__Supplied information__.
- - - - -

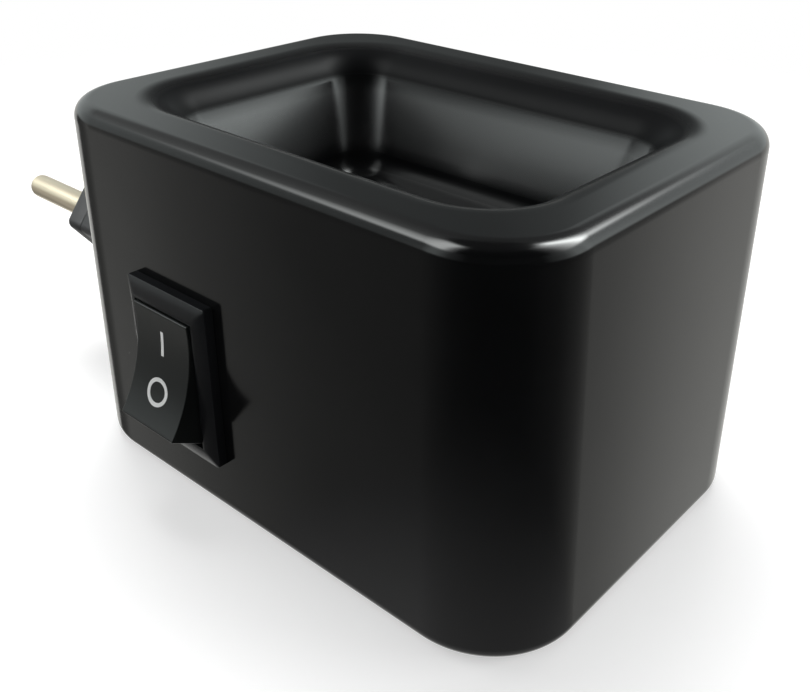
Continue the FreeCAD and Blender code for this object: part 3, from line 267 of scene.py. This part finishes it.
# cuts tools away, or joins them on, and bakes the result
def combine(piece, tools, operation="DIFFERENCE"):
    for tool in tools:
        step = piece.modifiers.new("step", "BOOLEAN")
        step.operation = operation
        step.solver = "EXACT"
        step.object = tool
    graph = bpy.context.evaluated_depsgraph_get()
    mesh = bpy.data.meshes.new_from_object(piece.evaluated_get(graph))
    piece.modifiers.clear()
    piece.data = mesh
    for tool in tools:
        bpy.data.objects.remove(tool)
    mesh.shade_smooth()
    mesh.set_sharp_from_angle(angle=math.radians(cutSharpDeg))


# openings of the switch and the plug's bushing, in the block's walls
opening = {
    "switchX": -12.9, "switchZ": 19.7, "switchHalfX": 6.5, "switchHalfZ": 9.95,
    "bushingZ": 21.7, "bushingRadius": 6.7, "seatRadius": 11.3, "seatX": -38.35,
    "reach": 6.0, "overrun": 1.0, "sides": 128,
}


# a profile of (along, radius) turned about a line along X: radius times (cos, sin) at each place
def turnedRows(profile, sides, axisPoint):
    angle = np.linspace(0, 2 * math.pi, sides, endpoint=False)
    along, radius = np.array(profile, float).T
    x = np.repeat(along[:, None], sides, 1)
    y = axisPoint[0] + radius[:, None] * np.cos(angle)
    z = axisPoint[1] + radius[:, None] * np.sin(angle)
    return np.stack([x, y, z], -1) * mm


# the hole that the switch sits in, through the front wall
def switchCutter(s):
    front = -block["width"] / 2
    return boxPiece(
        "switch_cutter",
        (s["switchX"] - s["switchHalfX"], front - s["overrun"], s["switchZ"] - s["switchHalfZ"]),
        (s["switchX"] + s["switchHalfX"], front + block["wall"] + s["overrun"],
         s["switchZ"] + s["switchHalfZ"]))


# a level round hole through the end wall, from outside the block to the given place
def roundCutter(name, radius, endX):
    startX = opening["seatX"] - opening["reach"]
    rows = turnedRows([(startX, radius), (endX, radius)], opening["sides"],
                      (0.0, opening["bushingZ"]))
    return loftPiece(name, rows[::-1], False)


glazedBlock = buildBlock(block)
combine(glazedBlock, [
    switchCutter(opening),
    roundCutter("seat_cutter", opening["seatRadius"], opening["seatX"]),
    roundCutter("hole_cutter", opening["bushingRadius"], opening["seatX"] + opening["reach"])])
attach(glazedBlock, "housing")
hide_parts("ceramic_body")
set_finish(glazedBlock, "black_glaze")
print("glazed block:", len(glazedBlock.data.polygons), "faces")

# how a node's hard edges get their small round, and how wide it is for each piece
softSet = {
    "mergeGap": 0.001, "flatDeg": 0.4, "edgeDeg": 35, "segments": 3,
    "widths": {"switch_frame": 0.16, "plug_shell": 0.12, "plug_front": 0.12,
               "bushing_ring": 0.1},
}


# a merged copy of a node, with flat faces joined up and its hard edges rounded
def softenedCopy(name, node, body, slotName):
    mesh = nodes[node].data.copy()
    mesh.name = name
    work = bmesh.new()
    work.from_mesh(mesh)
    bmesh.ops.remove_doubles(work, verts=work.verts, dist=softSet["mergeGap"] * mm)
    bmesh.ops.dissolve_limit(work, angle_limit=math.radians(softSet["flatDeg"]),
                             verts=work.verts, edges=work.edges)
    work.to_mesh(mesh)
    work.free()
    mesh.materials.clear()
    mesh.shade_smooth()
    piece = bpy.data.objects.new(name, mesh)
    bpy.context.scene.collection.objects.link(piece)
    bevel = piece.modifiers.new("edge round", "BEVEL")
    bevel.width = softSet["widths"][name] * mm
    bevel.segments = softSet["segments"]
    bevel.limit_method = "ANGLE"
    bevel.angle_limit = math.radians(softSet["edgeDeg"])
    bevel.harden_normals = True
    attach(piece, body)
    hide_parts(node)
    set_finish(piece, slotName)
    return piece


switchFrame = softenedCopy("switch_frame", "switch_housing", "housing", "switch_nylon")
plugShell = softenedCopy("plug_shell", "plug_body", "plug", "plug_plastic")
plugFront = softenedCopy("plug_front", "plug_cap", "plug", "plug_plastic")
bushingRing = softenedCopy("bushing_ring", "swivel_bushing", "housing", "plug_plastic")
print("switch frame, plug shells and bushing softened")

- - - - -

__Written request__.
Go through the listing above and return every line where the word "housing" occurs.

__Solution to this task__.
attach(glazedBlock, "housing")
switchFrame = softenedCopy("switch_frame", "switch_housing", "housing", "switch_nylon")
bushingRing = softenedCopy("bushing_ring", "swivel_bushing", "housing", "plug_plastic")